2.     Nitin Pai, “Time to broaden strategic ties”, Business Standard, 8/8/2011.


  1. I could very well understand Geoeconomic interests, broadly speaking more and more diversified trade for a nation .. but I am not very much clear about "Geopolitical interests" .. can u explain with some examples ?? .. Does buying arms or importing oil these things constitute Geopolitical interests .. I am confused !!!

  2. 'Geopolitics' is a method of political analysis which emphasises the role of geography in international relations. Coined in 1899, it was believed that geographical aspects determined the power-potential of a nation. The aspects of geography taken into account are- territory, population, strategic location and natural resource endowments.

    To understand geopolitical basis of international relations (IR) it is interesting to trace some of India’s foreign relations: The strategic relations that India developed in the post-independence era was shaped by cold war politics. Some analysts argue that post-independence, India’s driving interest was to be free of imperialism. At this time the USSR and USA were engaged in a global competition for influence and dominance. Indians believed that the US with its superior naval capability harboured hopes of becoming the dominant maritime power, and had set its sights on the Indian Ocean. India did not wish to replace the British with the Americans, and its only recourse was a strong relationship with the USSR. The reason India felt that the USSR could not dominate them and impose a satellite-status on them was, because of the absence of any land route to India and absence of a strong Soviet navy. Therefore India strove forth in building its relationship with the USSR as a counter to USA.
    In 1992, the collapse of the Soviet Union changed the strategic environment of India. Further, in 2001, American and Indian interests converged (both were victims of terrorism emanating from the same place-AfPak). Thus both are happy to pressurize Pakistan to act more decisively against terrorists on its soil.1

    Using this info to answer your question, I feel that what is being implied in ‘combining geopolitical and geoeconomic interests’, is that India has developed relations with some countries for geopolitical reasons. These geopolitical interests have to be maintained for strategic reasons. However what is needed is, to strengthen these geopolitical relations by increasing and intensifying the geo-economic relations. It must be noted that in this era, it is geoeconomics that imparts strength to IR.

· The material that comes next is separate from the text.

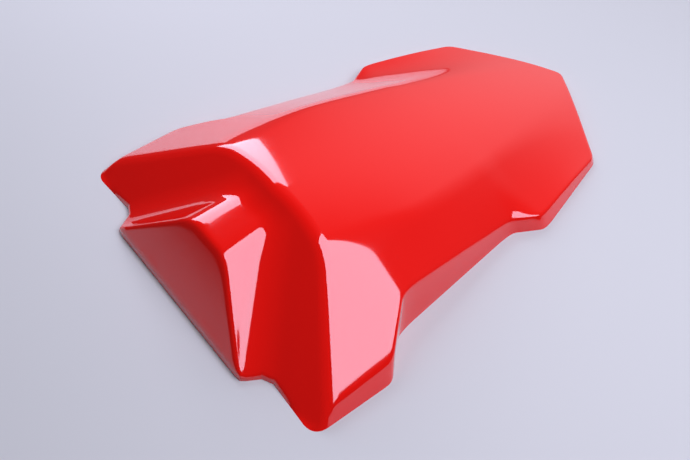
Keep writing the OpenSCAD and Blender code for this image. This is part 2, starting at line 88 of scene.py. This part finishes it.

    Both the Russian and Iranian example, fall into the arena of geopolitics. Russia- because of explanation above, and arms purchases conveys geopolitical support. Iran because natural gas is a natural resource, and Iran has second biggest reserves in the world- thus India has to maintain relationship with it for its own energy security.

    I think the author of the article, Nitin Pai, mainly wants to convey that relations should be multi-faceted, and not limited to one area (military purchases, gas etc), else they are held to ransom as was indicated in the Russia and Iranian example.


  3. I really appreciate ur efforts .. thanx !

  4. :) Your questions helped me clarify my concepts too. Often one uses technical terms without fully understanding them- i was corrected in this respect.
    Welcome all future queries. & good luck for prep.

  5. Also, geopolitics is combined in geo-economics through the TAPI pipeline: US-India combining in Afghanistan to counter Iran; This strengthens US foothold in S.Asia, giving it ties with Pakistan and India; while keeping a check on Russia and China in Afghan ambitions.

    And again, geopolitics and geoeconomics are crucial for India in Persian gulf thru which it imports oil-that's why Indian Navy is patrolling the high seas and capturing Somali pirates there.

    Your blog is useful, and I like the way you research and present so many topics! Keep it up

  6. TAPI is an excellent contemporary example, as are all the others- thanks.

  7. Flag follows trade:
    Business is taking Indian's international relations in new directions. The quantum of FDI in India has grown (US$37700mill in 2009-10; US$27000mill in 2010-11); as also have Indian investments abroad (Acquisition of Tata Steel of British Corus Steel).
    Business has strengthened political relations in the following cases:
    - US: In 2002 a Track2 dialogue with US was started, where CII convened a group of Indian businessmen and diplomats-very succesful.
    - Japan: the success of the US initiative, led GOI to ask CII to start a similar dialogue with Japan.
    - Chile: India's bilateral trade quadrupled in 3 years from 2005-08. This prompted a visit by President Patil.
    Thus increasingly business is being looked upon as a strategic partner in the foreign policy establishment. Such integration has prompted a merger of ministries of foreign affairs and trade in Australia. India has taken a step in this direction by setting up the 'Trade and Economic Relations Committee' comprising the PM, finance, foreign and commerce ministers- who collectively run the 'economic diplomacy' of the country.

    Ref:"When the flag follows trade", The Times of India, 3rd May 2011.

  8. Geo-politics as per my knowledge is using geological and geographical factors change political scenario i.e power equations in a country.

    For e.g.: France having access to water has gained much more in terms to power was compared to Switzerland, a land-locked nation.

    But the theory is often criticized for its simplicity; un-considering technological progress.